Reproduce each line of the listing exactly.

__Data segment__.
+---+

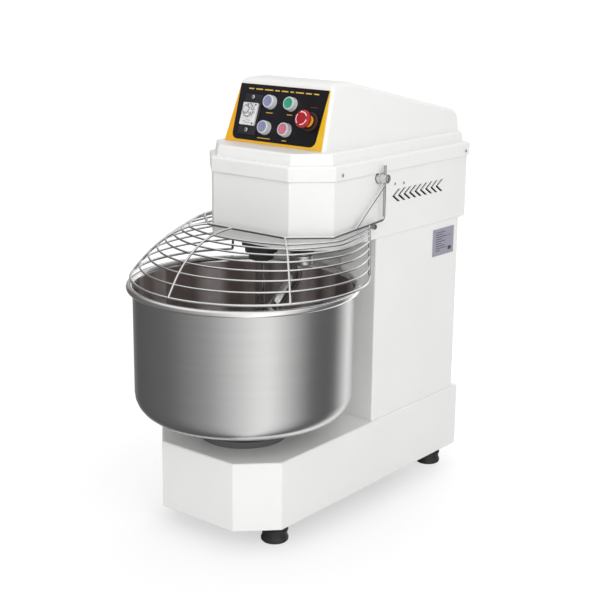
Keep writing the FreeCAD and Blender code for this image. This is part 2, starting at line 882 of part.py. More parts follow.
def on_panel(thing, across, up, lift=0.0):
    unplaced(thing)
    local = Placement(Vector(float(across), float(up), float(lift)), Rotation())
    thing.Placement = panel_frame() * local
    return thing


BUTTONS = {
    "light_button": (-25.5, 90),
    "green_start_button": (31, 90),
    "jog_button": (-25.5, 34),
    "red_stop_button": (31, 34),
}


def make_panel():
    low, high = S.panel_lower_half_width, S.panel_upper_half_width
    edge = 1
    corners = [(-low + edge, edge), (low - edge, edge), (high - edge, S.panel_length - edge),
               (-high + edge, S.panel_length - edge)]
    blank = on_panel(prism("panel_blank", corners, S.panel_thickness), 0, 0, 0.1)
    places = list(BUTTONS.values()) + [(S.stop_x, S.stop_up)]
    holes = [
        on_panel(cylinder(f"panel_hole_{i}", S.barrel_radius + 0.2, 10, (0, 0, 0)), u, v, -4)
        for i, (u, v) in enumerate(places)
    ]
    opening = centred_rectangle(S.timer_core_width + 1, S.timer_core_height + 1)
    holes.append(on_panel(prism("panel_timer_hole", opening, 10), S.timer_x, S.timer_up, -4))
    holes += [
        on_panel(cylinder(f"panel_timer_screw_hole_{up}", 1.9, 10, (0, 0, 0)), S.timer_x, up, -4)
        for up in timer_screw_heights()
    ]
    piece("control_panel", cut("control_panel", blank, holes))


def centred_rectangle(width, height):
    half_width, half_height = as_size(width) / 2, as_size(height) / 2
    return [(-half_width, -half_height), (half_width, -half_height), (half_width, half_height),
            (-half_width, half_height)]


def timer_screw_heights():
    return (27, 99)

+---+

__Answer to the task__.
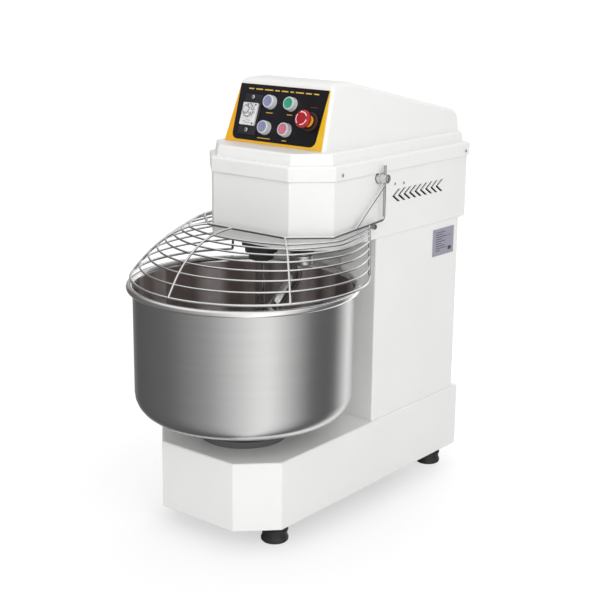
Keep writing the FreeCAD and Blender code for this image. This is part 2, starting at line 882 of part.py. More parts follow.
def on_panel(thing, across, up, lift=0.0):
    unplaced(thing)
    local = Placement(Vector(float(across), float(up), float(lift)), Rotation())
    thing.Placement = panel_frame() * local
    return thing


BUTTONS = {
    "light_button": (-25.5, 90),
    "green_start_button": (31, 90),
    "jog_button": (-25.5, 34),
    "red_stop_button": (31, 34),
}


def make_panel():
    low, high = S.panel_lower_half_width, S.panel_upper_half_width
    edge = 1
    corners = [(-low + edge, edge), (low - edge, edge), (high - edge, S.panel_length - edge),
               (-high + edge, S.panel_length - edge)]
    blank = on_panel(prism("panel_blank", corners, S.panel_thickness), 0, 0, 0.1)
    places = list(BUTTONS.values()) + [(S.stop_x, S.stop_up)]
    holes = [
        on_panel(cylinder(f"panel_hole_{i}", S.barrel_radius + 0.2, 10, (0, 0, 0)), u, v, -4)
        for i, (u, v) in enumerate(places)
    ]
    opening = centred_rectangle(S.timer_core_width + 1, S.timer_core_height + 1)
    holes.append(on_panel(prism("panel_timer_hole", opening, 10), S.timer_x, S.timer_up, -4))
    holes += [
        on_panel(cylinder(f"panel_timer_screw_hole_{up}", 1.9, 10, (0, 0, 0)), S.timer_x, up, -4)
        for up in timer_screw_heights()
    ]
    piece("control_panel", cut("control_panel", blank, holes))


def centred_rectangle(width, height):
    half_width, half_height = as_size(width) / 2, as_size(height) / 2
    return [(-half_width, -half_height), (half_width, -half_height), (half_width, half_height),
            (-half_width, half_height)]


def timer_screw_heights():
    return (27, 99)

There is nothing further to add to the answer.